Programming the FPGA

Now that I have it connected and identified, it was time to get a basic blinky circuit on it to make sure it was working.  The programming for this wasn’t too bad, aside from a mistake I made in the board design of connecting the oscillator to a non-clock-input pin, so fairly quickly I had a .bit programming file ready.

I went to go program it, and… after waiting for a minute I decided to cancel the process and add some sort of progress output to my JTAG script.

It turns out that while the CPLD JTAG configuration is composed of a large number of relatively-short JTAG sequences, the FPGA configuration is a single, 2.5Mb-long instruction.  My code didn’t handle this very well — it did a lot of string concatenation and had other O(N^2) overheads, which I had to start hunting down.  Eventually I got rid of most of those, set it back up, and… it took 4 minutes to program + verify.  This works out to a speed of about 20Kb/s, which was fine for 80Kb CPLD configuration files, but for a 2.5Mb FPGA configuration it’s pretty bad — and this is a small FPGA.

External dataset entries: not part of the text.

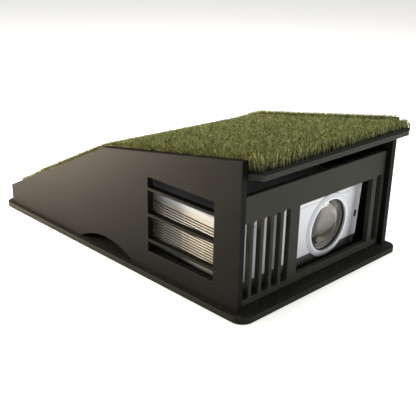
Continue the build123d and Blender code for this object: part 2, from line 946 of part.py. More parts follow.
def power_supply():
    top = supply_z + supply_board
    supply = box(supply_x0, supply_x1, supply_y0, supply_y1, supply_z, top)
    for x, y, size_x, size_y, high in supply_boxes:
        supply += box(x, x + size_x, y, y + size_y, top - 0.1, top + high)
    for x, y in capacitor_places:
        supply += rod_z(x, y, capacitor_radius, top - 0.1, top + capacitor_height)
    for x in (supply_x0 + supply_post_inset, supply_x1 - supply_post_inset):
        for y in (supply_y0 + supply_post_inset, supply_y1 - supply_post_inset):
            supply += rod_z(x, y, keypad_post_radius, wall, supply_z + 0.1)
    return supply


def speaker():
    body = box(speaker_x0, speaker_x1, speaker_y0, speaker_y1, wall + panel_fit, speaker_top)
    middle = Pos((speaker_x0 + speaker_x1) / 2, speaker_y1, (wall + speaker_top) / 2)
    horn = Rot(90, 0, 0) * Cone(speaker_throat_radius, speaker_mouth_radius, 2 * speaker_mouth_depth)
    return body - middle * horn


def keypad_board():
    board = box(keypad_x0, keypad_x1, keypad_y0, keypad_y1, keypad_low, keypad_low + board_thickness)
    flange_low = projector_height - wall - free_gap - key_flange_height
    for x, y in key_places().values():
        board += rod_z(x, y, switch_radius, keypad_low + 1, flange_low - key_travel - free_gap)
    return board


def colour_wheel():
    disc = rod_x(wheel_y, wheel_z, wheel_radius, wheel_x, wheel_x + wheel_disc)
    return disc + rod_x(wheel_y, wheel_z, motor_radius - 2, wheel_x - 2, wheel_x + wheel_disc + 1)


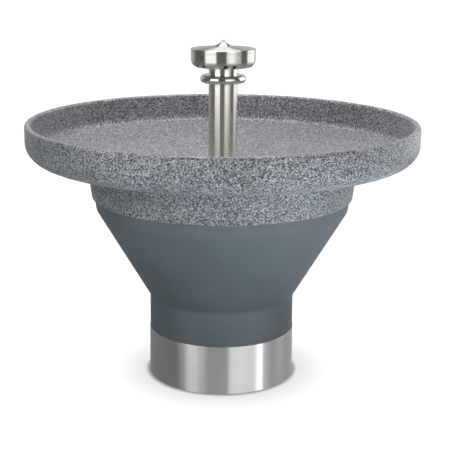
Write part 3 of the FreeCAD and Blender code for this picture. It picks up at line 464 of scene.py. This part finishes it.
brass = dull_metal("cast_brass", (196, 168, 104), (150, 120, 66), 0.36)
copper = dull_metal("copper_tube", (202, 138, 104), (150, 88, 60), 0.30)
zinc = dull_metal("zinc_plate", (186, 188, 186), (146, 148, 146), 0.40)
black_enamel = dull_metal("black_enamel", (44, 46, 48), (30, 31, 33), 0.55, metallic=0.0)
rubber = moulded("black_rubber", (34, 34, 35), 0.8, 900.0)
black_plastic = moulded("black_moulding", (30, 31, 33), 0.5)
grey_plastic = moulded("grey_moulding", (150, 154, 156), 0.5)
white_plastic = moulded("white_fitting", (228, 227, 222), 0.35)
red_plastic = moulded("red_grip", (178, 34, 28), 0.35)
blue_plastic = moulded("blue_grip", (34, 78, 164), 0.35)
window_finish = moulded("window_black", (12, 12, 15), 0.16, 2400.0, 0.00001)
board_finish = moulded("circuit_board_green", (28, 92, 52), 0.4, 300.0)
print("made 12 shop finishes")

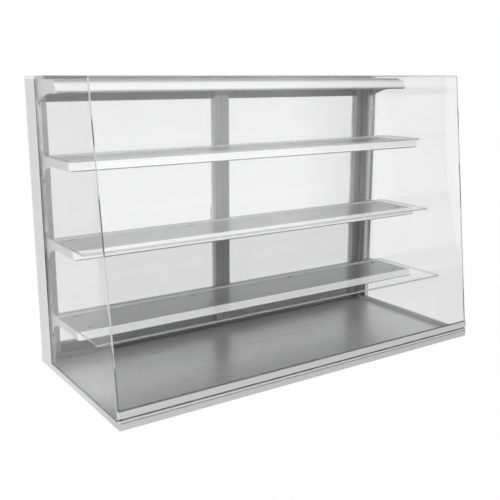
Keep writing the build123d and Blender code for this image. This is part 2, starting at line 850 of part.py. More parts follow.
def shelf_glass(name):
    """Glass shelf."""
    x1 = half_width - end_glass_thickness - shelf_glass_side_gap
    level = shelf_levels[name]
    y0 = column_front - shelf_reach[name]
    plate = box(-x1, x1, y0, shelf_glass_rear, level - shelf_glass_thickness, level)
    return chamfer(plate.edges().filter_by(Axis.X), shelf_glass_chamfer)


def shelf_bumpers():
    """Clear discs between the trays and the glass shelves."""
    x_end = tray_end - bumper_end_distance
    discs = []
    for top in arm_tops.values():
        for x in spread(bumpers_per_row, -x_end, x_end):
            for y in (tray_front + bumper_front_inset, shelf_glass_rear - bumper_rear_inset):
                discs.append(rod(x, y, top, bumper_radius, bumper_height, (0, 0, 1)))
    return group(discs)


# ---- write every piece ----
os.makedirs("parts", exist_ok=True)

save(base_pan(), "base_pan")
save(pair(column_foot()), "column_feet")
save(deck_plate(), "deck_plate")
save(base_pads(), "base_pads")

right_column = column()
save(right_column, "right_column")
save(mirrored(right_column), "left_column")
save(pair(column_cap()), "column_caps")
save(door_header(), "door_header")
save(top_rail(), "top_rail")
save(frame_screws(), "frame_screws")
save(door_sill(), "door_sill")
save(pair(jamb_seal()), "jamb_seals")

door_pieces = {
    "door_stiles": door_stiles(),
    "door_rails": door_rails(),
    "door_glass": door_glass(),
    "door_gasket": door_gasket(),
    "door_handle": door_handle(),
    "door_pivots": door_pivots(),
    "door_strike": door_strike(),
}
for piece_name, piece in door_pieces.items():
    save(piece, "right_" + piece_name)
    save(mirrored(piece), "left_" + piece_name)
save(pivot_bushes(), "pivot_bushes")
save(magnetic_catch(), "magnetic_catch")

save(front_glass(), "front_glass")
save(glass_clamp_gasket(), "glass_clamp_gasket")
save(glass_clamp_rail(), "glass_clamp_rail")
save(pair(rail_end_cap()), "rail_end_caps")
save(base_front_rail(), "base_front_rail")
save(base_rail_seal(), "base_rail_seal")
save(pair(base_rail_end_cap()), "base_rail_end_caps")
save(hinge_rod(), "hinge_rod")

right_end_glass = end_glass()
save(right_end_glass, "right_end_glass")
save(mirrored(right_end_glass), "left_end_glass")
save(pair(end_glass_seal()), "end_glass_seals")
save(top_glass(), "top_glass")
save(top_glass_seal(), "top_glass_seal")

cards = [price_card(*canopy_fascia())]
for shelf, arm_top in arm_tops.items():
    save(pair(shelf_arm(arm_top)), shelf + "_shelf_arms")
    save(shelf_tray(arm_top), shelf + "_shelf_tray")
    save(price_rail(*shelf_fascia(arm_top)), shelf + "_shelf_price_rail")
    save(shelf_glass(shelf), shelf + "_shelf_glass")
    cards.append(price_card(*shelf_fascia(arm_top)))
save(shelf_bumpers(), "shelf_bumpers")

save(pair(canopy_arm()), "canopy_arms")
save(canopy_tray(), "canopy_tray")
save(price_rail(*canopy_fascia()), "canopy_price_rail")
save(group(cards), "price_cards")
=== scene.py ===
"""Finishes, glass and studio for a countertop glass display case, laid out as a Blender add-on."""

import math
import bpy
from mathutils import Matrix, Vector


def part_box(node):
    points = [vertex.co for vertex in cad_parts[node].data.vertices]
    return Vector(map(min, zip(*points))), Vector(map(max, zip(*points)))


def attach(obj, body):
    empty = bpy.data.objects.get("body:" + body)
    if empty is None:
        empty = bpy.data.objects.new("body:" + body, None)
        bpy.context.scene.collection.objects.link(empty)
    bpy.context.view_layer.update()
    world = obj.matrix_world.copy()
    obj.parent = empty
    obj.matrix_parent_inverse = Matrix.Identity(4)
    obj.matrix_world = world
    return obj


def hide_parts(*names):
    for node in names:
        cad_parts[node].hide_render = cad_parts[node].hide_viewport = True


bl_info = {
    "name": "Countertop glass display case",
    "version": (1, 0, 0),
    "blender": (4, 5, 0),
    "location": "3D View > Sidebar > Display case",
    "description": "Finishes the metal, glass and trim of a countertop display case and lights it",
    "category": "Object",
}

import bpy
import numpy as np
from bpy.props import FloatProperty, FloatVectorProperty, PointerProperty
from mathutils import Euler, Vector

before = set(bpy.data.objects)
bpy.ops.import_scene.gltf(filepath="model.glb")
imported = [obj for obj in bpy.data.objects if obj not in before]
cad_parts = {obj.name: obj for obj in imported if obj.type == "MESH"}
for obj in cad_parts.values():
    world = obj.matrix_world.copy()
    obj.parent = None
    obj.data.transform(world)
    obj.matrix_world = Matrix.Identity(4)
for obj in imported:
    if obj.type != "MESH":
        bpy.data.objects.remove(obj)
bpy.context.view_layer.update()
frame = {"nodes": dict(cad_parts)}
NODES = frame["nodes"]
SHELVES = ("top", "middle", "bottom")
SIDES = ("left", "right")


# ---- settings a user would change ----
def colour_setting(name, description, value):
    """A colour in the settings, in linear light."""
    return FloatVectorProperty(name=name, description=description, subtype="COLOR", size=3, default=value,
                               min=0.0, max=1.0)


def length_setting(name, description, value):
    """A length in the settings, in metres."""
    return FloatProperty(name=name, description=description, subtype="DISTANCE", unit="LENGTH", default=value,
                         min=0.0)


def share_setting(name, description, value):
    """A share from 0 to 1 in the settings."""
    return FloatProperty(name=name, description=description, subtype="FACTOR", default=value, min=0.0,
                         max=1.0)


def angle_setting(name, description, value):
    """An angle in the settings, in radians."""
    return FloatProperty(name=name, description=description, subtype="ANGLE", unit="ROTATION", default=value)


def strength_setting(name, description, value):
    """A brightness or a lamp's power in the settings, never below nothing."""
    return FloatProperty(name=name, description=description, default=value, min=0.0)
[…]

So now it’s time to improve my JTAG programmer to work faster; I’m not sure what the performance limit should be, but I feel like I should be able to get 10x this speed, which would work out to about 80 cycles per bit.  This feels somewhat aggressive once you figure in the UART overhead, but I think it should be able to get somewhere around there.  This would give a programming time of 24 seconds, which still isn’t great, but it’s less than the time to generate the programming files so it’s in the realm of acceptability.

I also have a new JTAG adapter coming along that is based off a 168MHz, 32-bit ARM chip instead of a 16MHz, 8-bit AVR; I’m still working on getting that up and running (everything seems to work but I haven’t gotten the USB stack working), but that should let me make the jump to JTAG’s electrical limits, which are probably around 1MHz, for a 5-second programming time.

 

This FPGA is the last piece in a larger picture; I can’t wait to get it finished and talk about the whole thing.